## GOAL OF THE EXERCISE
Copy down every line where the string "pose" shows up.

Structured object records:
------------------------------------------------------------------------

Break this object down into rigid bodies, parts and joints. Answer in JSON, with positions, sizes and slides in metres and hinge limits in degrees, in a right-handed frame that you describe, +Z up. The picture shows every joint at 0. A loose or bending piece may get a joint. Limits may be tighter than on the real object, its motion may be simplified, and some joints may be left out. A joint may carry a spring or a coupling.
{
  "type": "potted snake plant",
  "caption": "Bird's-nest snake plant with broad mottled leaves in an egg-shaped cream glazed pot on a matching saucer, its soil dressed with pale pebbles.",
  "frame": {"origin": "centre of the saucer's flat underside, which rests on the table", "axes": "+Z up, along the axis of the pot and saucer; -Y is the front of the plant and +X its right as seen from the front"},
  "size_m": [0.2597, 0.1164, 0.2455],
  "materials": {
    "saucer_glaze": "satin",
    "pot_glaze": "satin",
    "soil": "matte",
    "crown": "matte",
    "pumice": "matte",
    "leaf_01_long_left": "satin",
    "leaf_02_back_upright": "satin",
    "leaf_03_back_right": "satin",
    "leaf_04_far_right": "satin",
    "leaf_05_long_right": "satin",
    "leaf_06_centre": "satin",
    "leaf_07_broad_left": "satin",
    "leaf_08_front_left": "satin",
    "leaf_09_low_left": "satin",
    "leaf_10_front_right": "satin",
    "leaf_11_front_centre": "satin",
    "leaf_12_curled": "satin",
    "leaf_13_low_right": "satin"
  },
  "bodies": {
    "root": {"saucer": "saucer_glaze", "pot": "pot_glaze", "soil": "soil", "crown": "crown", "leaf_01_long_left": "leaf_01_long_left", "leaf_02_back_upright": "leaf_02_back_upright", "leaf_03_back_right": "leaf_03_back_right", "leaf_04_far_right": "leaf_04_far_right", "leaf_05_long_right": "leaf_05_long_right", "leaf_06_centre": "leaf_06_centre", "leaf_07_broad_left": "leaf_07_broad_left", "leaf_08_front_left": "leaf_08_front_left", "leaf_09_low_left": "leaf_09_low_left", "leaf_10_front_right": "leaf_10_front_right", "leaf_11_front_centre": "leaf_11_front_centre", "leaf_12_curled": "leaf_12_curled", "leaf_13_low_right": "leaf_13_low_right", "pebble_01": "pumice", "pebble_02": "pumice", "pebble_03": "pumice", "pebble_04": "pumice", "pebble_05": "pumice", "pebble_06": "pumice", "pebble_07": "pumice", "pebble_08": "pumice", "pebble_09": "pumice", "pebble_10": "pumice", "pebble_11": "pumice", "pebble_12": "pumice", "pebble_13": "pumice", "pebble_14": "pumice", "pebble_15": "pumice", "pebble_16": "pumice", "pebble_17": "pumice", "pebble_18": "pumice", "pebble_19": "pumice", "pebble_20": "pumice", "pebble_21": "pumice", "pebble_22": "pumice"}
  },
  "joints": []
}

------------------------------------------------------------------------

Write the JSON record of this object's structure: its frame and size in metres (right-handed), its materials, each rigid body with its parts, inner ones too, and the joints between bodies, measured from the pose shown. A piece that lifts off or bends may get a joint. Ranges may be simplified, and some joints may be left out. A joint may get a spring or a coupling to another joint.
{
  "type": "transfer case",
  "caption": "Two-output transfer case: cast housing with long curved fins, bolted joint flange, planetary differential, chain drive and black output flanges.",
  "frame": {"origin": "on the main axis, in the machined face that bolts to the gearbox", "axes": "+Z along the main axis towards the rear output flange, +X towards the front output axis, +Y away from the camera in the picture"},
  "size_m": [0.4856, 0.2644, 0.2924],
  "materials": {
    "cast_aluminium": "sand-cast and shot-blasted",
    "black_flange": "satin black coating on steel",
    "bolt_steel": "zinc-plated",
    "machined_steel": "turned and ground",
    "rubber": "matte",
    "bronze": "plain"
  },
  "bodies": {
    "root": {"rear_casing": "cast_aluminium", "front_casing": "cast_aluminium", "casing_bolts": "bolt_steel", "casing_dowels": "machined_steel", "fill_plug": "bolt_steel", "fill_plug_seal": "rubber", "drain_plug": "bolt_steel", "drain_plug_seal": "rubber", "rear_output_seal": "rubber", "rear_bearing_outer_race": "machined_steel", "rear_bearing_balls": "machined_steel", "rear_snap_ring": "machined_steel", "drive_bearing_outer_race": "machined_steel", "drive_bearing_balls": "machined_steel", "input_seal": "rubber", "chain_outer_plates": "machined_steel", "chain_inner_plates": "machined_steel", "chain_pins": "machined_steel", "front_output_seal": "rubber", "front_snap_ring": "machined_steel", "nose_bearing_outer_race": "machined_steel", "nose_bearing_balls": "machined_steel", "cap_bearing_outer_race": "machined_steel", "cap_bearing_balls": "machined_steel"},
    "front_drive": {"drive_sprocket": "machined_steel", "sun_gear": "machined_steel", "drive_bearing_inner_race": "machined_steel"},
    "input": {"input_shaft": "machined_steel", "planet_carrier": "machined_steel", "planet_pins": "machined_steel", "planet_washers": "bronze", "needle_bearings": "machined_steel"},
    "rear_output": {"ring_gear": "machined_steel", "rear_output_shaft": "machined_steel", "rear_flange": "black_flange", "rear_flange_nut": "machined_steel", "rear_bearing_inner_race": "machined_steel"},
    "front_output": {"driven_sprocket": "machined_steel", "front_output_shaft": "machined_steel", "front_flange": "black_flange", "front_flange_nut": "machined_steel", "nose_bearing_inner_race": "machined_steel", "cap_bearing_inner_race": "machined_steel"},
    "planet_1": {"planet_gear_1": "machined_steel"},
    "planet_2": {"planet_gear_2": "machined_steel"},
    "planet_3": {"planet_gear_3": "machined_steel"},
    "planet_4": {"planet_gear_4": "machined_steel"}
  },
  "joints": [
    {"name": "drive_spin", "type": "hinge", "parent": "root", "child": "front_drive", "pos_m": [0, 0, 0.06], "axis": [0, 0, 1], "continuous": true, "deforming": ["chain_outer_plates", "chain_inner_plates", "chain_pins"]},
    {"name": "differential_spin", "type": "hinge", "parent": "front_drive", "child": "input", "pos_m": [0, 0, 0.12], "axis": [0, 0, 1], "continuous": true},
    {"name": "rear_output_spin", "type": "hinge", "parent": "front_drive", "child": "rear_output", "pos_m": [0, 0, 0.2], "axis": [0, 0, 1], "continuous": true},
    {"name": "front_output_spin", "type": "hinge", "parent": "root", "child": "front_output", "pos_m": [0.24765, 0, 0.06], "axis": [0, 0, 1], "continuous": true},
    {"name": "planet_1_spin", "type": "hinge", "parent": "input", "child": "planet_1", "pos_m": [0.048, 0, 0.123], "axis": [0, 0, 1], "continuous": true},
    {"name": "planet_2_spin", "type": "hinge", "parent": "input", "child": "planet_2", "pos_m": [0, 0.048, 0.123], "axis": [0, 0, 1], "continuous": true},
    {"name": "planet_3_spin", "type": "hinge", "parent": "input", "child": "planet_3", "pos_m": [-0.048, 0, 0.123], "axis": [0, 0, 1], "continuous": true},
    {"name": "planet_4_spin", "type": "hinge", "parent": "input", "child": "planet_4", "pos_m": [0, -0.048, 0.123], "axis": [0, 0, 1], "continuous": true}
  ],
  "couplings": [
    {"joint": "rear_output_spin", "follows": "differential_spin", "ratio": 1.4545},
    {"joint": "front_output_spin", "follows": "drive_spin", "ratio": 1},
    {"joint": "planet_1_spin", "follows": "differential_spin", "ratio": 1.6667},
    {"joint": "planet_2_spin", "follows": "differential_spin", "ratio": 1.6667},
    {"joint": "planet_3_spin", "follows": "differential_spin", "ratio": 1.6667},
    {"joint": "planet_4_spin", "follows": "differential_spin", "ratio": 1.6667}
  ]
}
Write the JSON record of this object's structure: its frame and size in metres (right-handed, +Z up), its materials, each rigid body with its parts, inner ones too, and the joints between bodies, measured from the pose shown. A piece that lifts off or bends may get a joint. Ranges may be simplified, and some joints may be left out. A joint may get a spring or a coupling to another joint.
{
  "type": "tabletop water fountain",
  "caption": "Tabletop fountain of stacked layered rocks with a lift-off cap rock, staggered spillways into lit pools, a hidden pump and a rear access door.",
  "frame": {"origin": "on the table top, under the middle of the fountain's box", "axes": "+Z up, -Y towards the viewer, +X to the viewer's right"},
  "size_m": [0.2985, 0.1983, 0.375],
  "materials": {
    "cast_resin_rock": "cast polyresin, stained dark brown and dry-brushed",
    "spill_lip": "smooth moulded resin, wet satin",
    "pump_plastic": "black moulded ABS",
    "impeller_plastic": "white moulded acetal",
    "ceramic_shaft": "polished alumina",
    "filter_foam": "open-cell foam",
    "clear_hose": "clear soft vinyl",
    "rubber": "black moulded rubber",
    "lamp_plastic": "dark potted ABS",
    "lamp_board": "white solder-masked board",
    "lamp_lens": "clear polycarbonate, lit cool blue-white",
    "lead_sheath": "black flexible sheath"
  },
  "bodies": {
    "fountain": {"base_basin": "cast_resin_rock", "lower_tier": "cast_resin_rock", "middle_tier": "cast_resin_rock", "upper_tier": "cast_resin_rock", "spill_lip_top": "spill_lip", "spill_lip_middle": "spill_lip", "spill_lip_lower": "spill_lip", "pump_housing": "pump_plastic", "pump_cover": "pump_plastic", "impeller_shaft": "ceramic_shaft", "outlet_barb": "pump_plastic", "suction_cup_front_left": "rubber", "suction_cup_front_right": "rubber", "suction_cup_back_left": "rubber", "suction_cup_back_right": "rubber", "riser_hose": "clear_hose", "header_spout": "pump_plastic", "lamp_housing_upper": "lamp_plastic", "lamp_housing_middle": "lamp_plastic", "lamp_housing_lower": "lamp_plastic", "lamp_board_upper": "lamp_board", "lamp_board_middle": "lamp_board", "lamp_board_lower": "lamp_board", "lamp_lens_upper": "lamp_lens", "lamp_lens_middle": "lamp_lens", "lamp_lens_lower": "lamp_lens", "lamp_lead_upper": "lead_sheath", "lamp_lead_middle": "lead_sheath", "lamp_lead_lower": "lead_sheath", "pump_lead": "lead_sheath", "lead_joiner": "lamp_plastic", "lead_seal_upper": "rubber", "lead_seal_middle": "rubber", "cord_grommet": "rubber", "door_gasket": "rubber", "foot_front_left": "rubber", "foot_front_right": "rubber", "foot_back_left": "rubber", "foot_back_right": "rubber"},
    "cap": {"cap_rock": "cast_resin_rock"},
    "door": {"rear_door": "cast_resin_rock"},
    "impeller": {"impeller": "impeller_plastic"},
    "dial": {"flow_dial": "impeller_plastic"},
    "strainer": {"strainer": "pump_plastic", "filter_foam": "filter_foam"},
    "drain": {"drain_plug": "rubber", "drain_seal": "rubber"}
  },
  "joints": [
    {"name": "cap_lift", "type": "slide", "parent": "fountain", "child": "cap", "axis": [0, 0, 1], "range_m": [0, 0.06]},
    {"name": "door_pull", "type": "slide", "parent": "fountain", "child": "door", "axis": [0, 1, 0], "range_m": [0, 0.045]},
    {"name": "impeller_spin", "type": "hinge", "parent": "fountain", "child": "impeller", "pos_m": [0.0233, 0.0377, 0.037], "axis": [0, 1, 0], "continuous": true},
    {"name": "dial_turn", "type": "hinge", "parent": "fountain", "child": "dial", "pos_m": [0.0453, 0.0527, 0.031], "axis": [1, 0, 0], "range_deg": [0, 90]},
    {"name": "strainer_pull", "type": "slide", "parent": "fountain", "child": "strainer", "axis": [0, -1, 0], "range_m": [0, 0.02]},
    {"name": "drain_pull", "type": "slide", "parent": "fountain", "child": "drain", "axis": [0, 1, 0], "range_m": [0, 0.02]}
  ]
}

------------------------------------------------------------------------

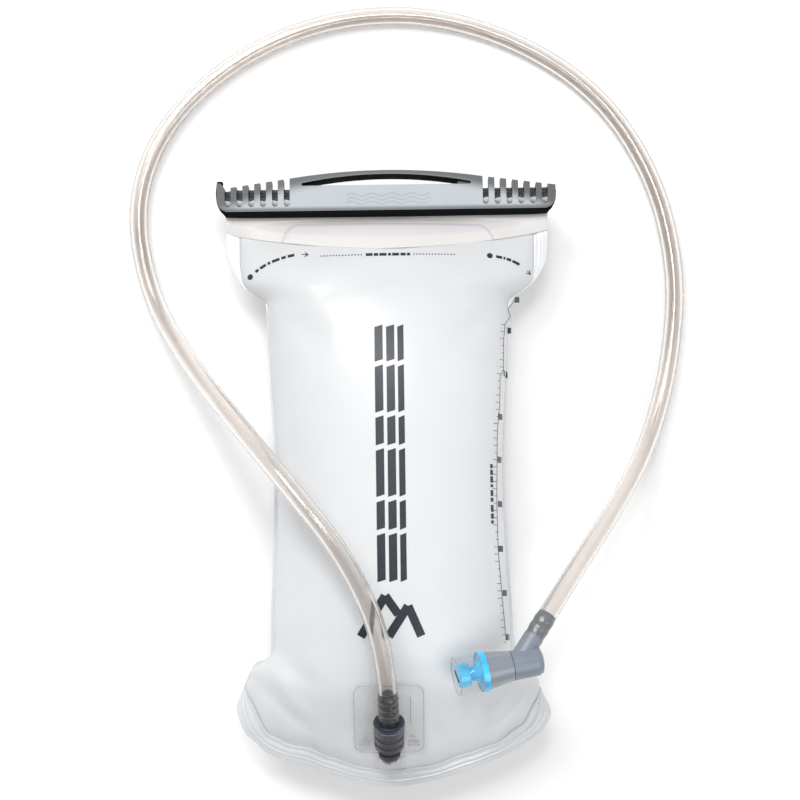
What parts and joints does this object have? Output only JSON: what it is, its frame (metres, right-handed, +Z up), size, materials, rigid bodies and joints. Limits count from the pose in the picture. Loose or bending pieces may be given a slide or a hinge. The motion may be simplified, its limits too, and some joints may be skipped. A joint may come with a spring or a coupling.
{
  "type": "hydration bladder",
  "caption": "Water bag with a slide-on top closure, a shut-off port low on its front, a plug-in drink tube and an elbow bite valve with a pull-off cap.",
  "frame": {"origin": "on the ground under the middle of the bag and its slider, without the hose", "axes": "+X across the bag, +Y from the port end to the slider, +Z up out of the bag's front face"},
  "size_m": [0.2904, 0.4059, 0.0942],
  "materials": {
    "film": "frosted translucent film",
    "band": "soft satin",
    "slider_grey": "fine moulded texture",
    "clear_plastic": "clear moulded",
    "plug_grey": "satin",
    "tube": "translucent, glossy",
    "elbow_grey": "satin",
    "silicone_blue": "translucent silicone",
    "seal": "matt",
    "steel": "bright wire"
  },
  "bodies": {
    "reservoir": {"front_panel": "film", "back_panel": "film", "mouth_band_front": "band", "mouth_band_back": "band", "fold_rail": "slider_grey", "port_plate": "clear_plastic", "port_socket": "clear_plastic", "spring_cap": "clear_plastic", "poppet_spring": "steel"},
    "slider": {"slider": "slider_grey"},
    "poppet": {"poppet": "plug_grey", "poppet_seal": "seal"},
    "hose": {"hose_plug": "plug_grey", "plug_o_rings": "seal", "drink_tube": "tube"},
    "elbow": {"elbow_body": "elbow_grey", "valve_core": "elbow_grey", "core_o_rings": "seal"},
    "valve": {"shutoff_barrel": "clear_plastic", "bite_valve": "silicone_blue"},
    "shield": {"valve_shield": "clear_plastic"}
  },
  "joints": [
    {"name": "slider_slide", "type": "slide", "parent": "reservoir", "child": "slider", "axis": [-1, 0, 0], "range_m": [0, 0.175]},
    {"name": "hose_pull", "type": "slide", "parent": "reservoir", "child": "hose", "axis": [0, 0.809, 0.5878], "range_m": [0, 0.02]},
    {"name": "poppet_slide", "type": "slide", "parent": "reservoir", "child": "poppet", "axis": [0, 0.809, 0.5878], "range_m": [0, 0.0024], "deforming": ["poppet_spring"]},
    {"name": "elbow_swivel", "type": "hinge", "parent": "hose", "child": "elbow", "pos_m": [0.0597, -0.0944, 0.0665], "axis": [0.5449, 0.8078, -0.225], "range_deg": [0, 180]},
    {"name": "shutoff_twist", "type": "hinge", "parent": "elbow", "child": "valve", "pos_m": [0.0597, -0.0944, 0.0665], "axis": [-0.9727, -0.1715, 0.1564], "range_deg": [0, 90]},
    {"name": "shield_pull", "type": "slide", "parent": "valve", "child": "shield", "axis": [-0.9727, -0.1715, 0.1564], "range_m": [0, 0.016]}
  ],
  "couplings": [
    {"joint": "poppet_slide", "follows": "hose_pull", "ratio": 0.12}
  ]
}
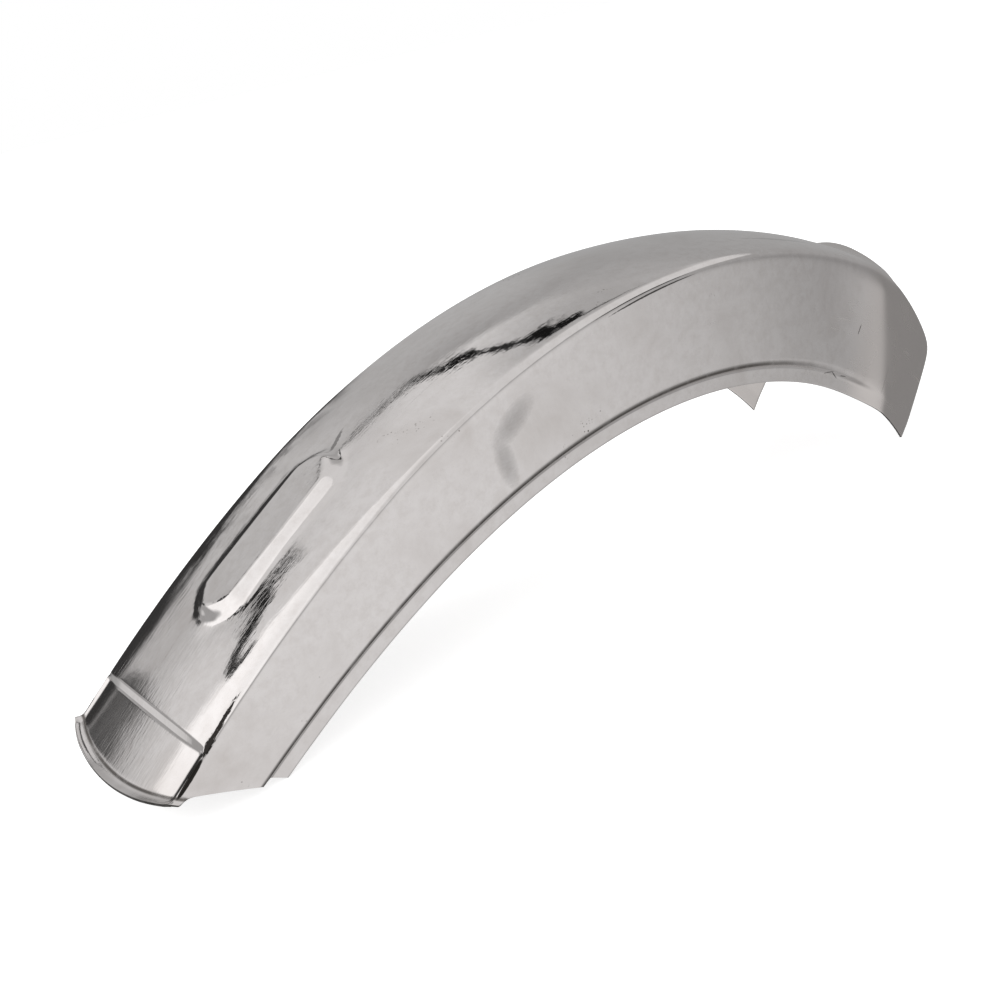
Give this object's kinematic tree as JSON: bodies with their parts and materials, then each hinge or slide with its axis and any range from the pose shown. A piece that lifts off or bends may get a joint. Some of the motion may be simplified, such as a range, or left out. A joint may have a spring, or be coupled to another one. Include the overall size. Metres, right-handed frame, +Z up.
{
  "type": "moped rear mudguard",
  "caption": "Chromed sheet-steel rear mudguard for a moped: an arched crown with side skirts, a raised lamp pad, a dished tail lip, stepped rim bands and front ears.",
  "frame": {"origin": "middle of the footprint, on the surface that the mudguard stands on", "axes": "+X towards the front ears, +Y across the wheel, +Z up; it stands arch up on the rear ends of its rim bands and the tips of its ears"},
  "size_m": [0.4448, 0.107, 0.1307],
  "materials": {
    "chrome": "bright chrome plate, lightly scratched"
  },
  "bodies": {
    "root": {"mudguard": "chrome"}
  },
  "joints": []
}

------------------------------------------------------------------------

## WRITTEN SOLUTION
Write the JSON record of this object's structure: its frame and size in metres (right-handed), its materials, each rigid body with its parts, inner ones too, and the joints between bodies, measured from the pose shown. A piece that lifts off or bends may get a joint. Ranges may be simplified, and some joints may be left out. A joint may get a spring or a coupling to another joint.
Write the JSON record of this object's structure: its frame and size in metres (right-handed, +Z up), its materials, each rigid body with its parts, inner ones too, and the joints between bodies, measured from the pose shown. A piece that lifts off or bends may get a joint. Ranges may be simplified, and some joints may be left out. A joint may get a spring or a coupling to another joint.
What parts and joints does this object have? Output only JSON: what it is, its frame (metres, right-handed, +Z up), size, materials, rigid bodies and joints. Limits count from the pose in the picture. Loose or bending pieces may be given a slide or a hinge. The motion may be simplified, its limits too, and some joints may be skipped. A joint may come with a spring or a coupling.
Give this object's kinematic tree as JSON: bodies with their parts and materials, then each hinge or slide with its axis and any range from the pose shown. A piece that lifts off or bends may get a joint. Some of the motion may be simplified, such as a range, or left out. A joint may have a spring, or be coupled to another one. Include the overall size. Metres, right-handed frame, +Z up.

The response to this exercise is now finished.